Firewalls are the first line of defense in network security, controlling incoming and outgoing traffic based on predefined rules. Stateless firewalls examine individual packets in isolation, offering a basic level of protection with minimal resource overhead. Stateful firewalls, however, maintain context about active connections, enabling them to detect and block suspicious traffic more effectively. This distinction allows organizations to balance performance with robust security based on their specific needs.

Wireless connections differ significantly from wired ones due to factors like interference, signal attenuation, and physical obstructions. These links are prone to higher error rates and variability in quality, necessitating specialized protocols for error correction and retransmission. Understanding these characteristics is essential for designing reliable wireless systems that can adapt to environmental changes and maintain service quality.

9. 802.11 MAC Protocol

The 802.11 MAC protocol underpins Wi-Fi networks by employing techniques like Carrier Sense Multiple Access with Collision Avoidance (CSMA/CA). This method minimizes data collisions by ensuring that devices check for a clear channel before transmitting. Its design is crucial for efficiently managing the shared wireless medium and ensuring that multiple devices can communicate simultaneously without excessive interference.

10. Cellular vs.
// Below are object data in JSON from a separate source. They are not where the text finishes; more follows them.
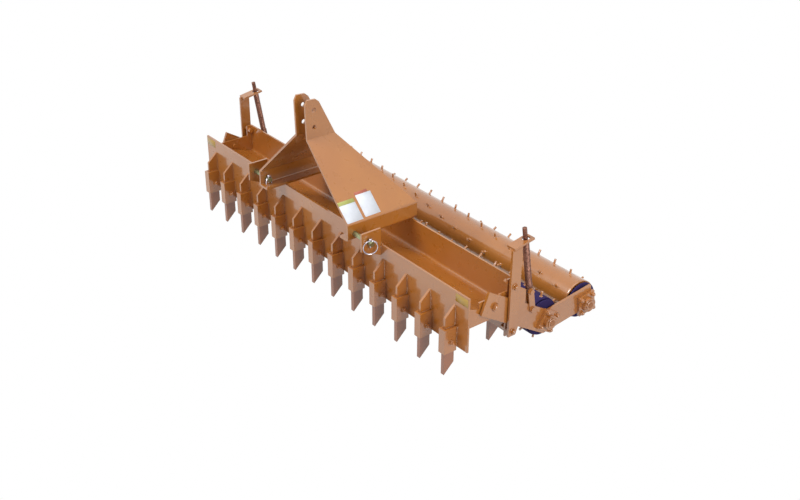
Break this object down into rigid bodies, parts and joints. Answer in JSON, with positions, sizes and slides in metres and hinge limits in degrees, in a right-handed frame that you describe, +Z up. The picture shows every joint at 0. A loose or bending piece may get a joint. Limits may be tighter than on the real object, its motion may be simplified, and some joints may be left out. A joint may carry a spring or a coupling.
{
  "type": "soil pulverizer",
  "caption": "Hitch-mounted soil pulverizer with a toothed front plate, a rear blade with more teeth and two spiked rollers in a frame set in height by screws.",
  "frame": {"origin": "on the floor, under the middle of the machine", "axes": "+X to the right of the machine, along its width; +Y to its rear; +Z up"},
  "size_m": [2.07, 0.8758, 0.908],
  "materials": {
    "tan_paint": "glossy tan-orange enamel",
    "purple_paint": "glossy purple enamel",
    "dark_steel": "oiled bare steel",
    "zinc_plate": "yellow-passivated zinc plate"
  },
  "bodies": {
    "main_frame": {"frame_cheek_left": "tan_paint", "frame_cheek_right": "tan_paint", "front_plate": "tan_paint", "front_teeth": "tan_paint", "front_tooth_pockets": "tan_paint", "hitch_ear_left": "tan_paint", "hitch_ear_right": "tan_paint", "hitch_side_left": "tan_paint", "hitch_side_right": "tan_paint", "link_plate_left": "tan_paint", "link_plate_right": "tan_paint", "lower_pin_left": "zinc_plate", "lower_pin_right": "zinc_plate", "pivot_pin_left": "tan_paint", "pivot_pin_right": "tan_paint", "post_bolts_left": "tan_paint", "post_bolts_right": "tan_paint", "post_cap_left": "tan_paint", "post_cap_right": "tan_paint", "post_left": "tan_paint", "post_right": "tan_paint", "rear_blade": "tan_paint", "rear_teeth": "tan_paint", "rear_tooth_pockets": "tan_paint", "shank_gussets": "tan_paint", "trough_plate": "tan_paint"},
    "roller_frame": {"front_roller_bearing_left": "tan_paint", "front_roller_bearing_right": "tan_paint", "rear_roller_bearing_left": "tan_paint", "rear_roller_bearing_right": "tan_paint", "screw_straps_left": "tan_paint", "screw_straps_right": "tan_paint", "side_arm_left": "tan_paint", "side_arm_right": "tan_paint"},
    "front_roller": {"front_roller_axle": "dark_steel", "front_roller_discs": "purple_paint", "front_roller_drum": "purple_paint"},
    "rear_roller": {"rear_roller_axle": "dark_steel", "rear_roller_discs": "purple_paint", "rear_roller_drum": "tan_paint"},
    "screw_right": {"height_screw_right": "dark_steel"},
    "screw_left": {"height_screw_left": "dark_steel"}
  },
  "joints": [
    {"name": "roller_frame_hinge", "type": "hinge", "parent": "main_frame", "child": "roller_frame", "pos_m": [0, -0.19787, 0.285], "axis": [1, 0, 0], "range_deg": [-3, 14]},
    {"name": "front_roller_spin", "type": "hinge", "parent": "roller_frame", "child": "front_roller", "pos_m": [0, 0.10212, 0.10715], "axis": [1, 0, 0], "continuous": true},
    {"name": "rear_roller_spin", "type": "hinge", "parent": "roller_frame", "child": "rear_roller", "pos_m": [0, 0.33072, 0.10715], "axis": [1, 0, 0], "continuous": true},
    {"name": "screw_right_slide", "type": "slide", "parent": "main_frame", "child": "screw_right", "axis": [0, -0.1607, 0.987], "range_m": [-0.0104, 0.0474]},
    {"name": "screw_left_slide", "type": "slide", "parent": "main_frame", "child": "screw_left", "axis": [0, -0.1607, 0.987], "range_m": [-0.0104, 0.0474]}
  ],
  "couplings": [
    {"joint": "screw_right_slide", "follows": "roller_frame_hinge", "m_per_rad": 0.19241},
    {"joint": "screw_left_slide", "follows": "roller_frame_hinge", "m_per_rad": 0.19241}
  ]
}
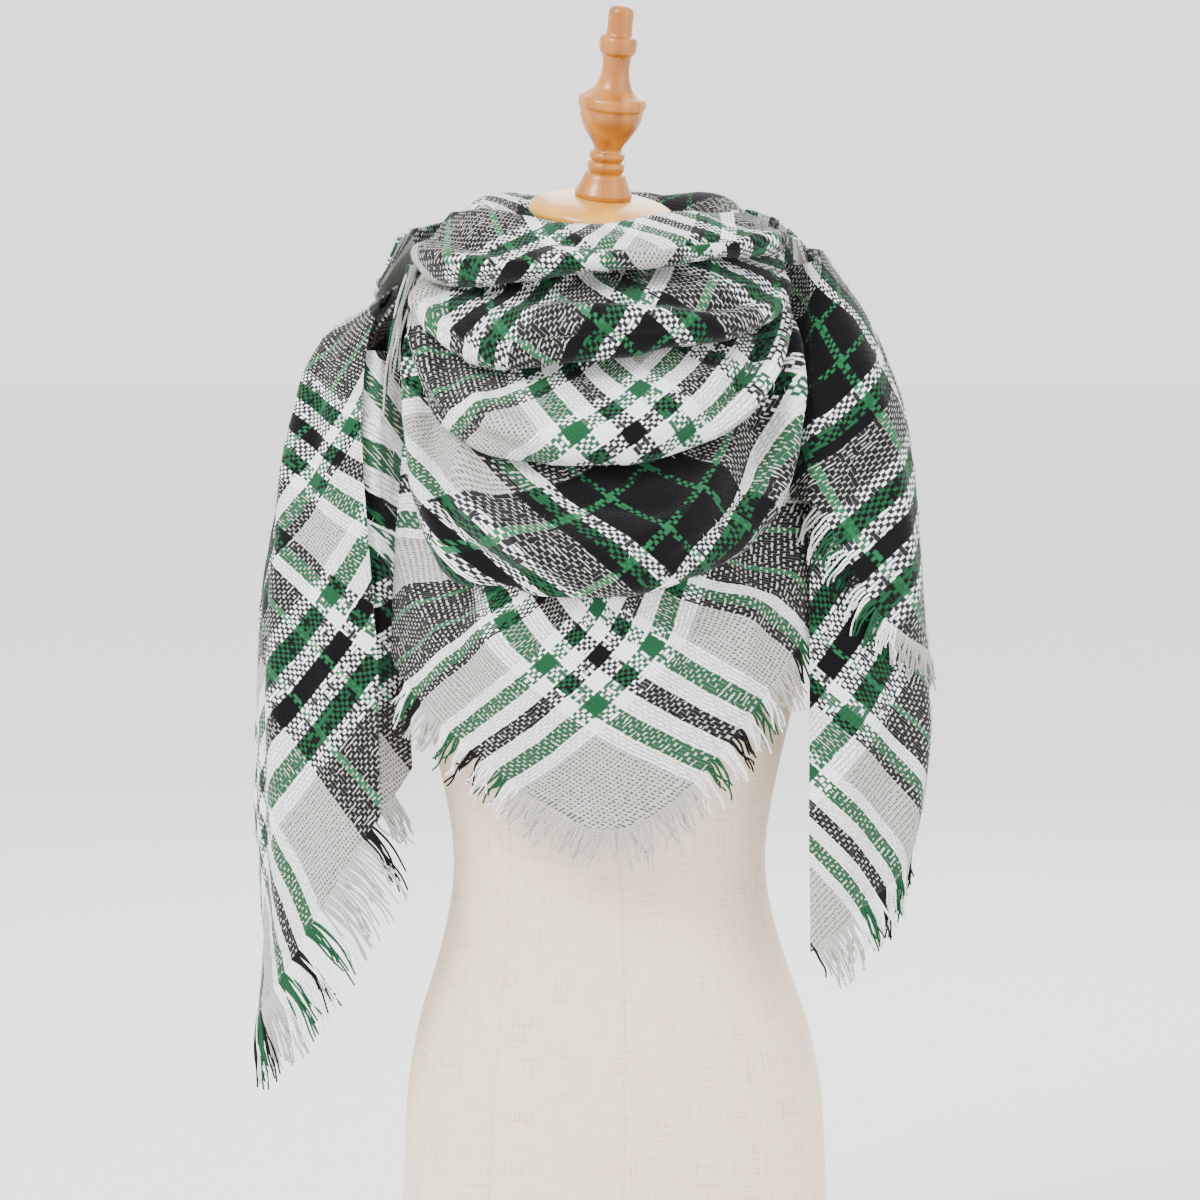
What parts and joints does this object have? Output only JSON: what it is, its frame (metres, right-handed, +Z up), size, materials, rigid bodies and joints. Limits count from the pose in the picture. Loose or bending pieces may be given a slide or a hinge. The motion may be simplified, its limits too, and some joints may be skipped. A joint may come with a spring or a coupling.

Wireline Networks

Cellular networks are engineered to support users on the move, offering seamless connectivity across wide geographical areas. They incorporate advanced features to handle handoffs between cells, manage interference, and optimize spectrum usage. In contrast, wireline networks, typically providing higher data rates and lower latency, are ideal for fixed locations. The differences in design and functionality highlight the trade-offs between mobility and performance.

11. 4G vs. 802.11 MAC

In 4G networks, scheduled access is used to allocate specific time slots or frequency bands to users, enhancing efficiency and reducing collisions in high-density scenarios. This controlled environment contrasts with the contention-based approach of 802.11 MAC in Wi-Fi networks, where devices compete for access to the medium. The scheduled access in 4G results in more predictable performance, which is particularly beneficial in congested environments, while the flexible, albeit less efficient, mechanism of 802.11 is well-suited for less predictable, local wireless communications.

12. Indirect Routing for Mobility

Indirect routing addresses the challenge of maintaining connectivity as mobile users change locations. By using mechanisms such as home agents and foreign agents, the network can dynamically forward packets from the user’s original address to their current location. This technique ensures that mobile devices remain reachable regardless of their movement across different networks, thereby providing a seamless user experience even in highly dynamic environments.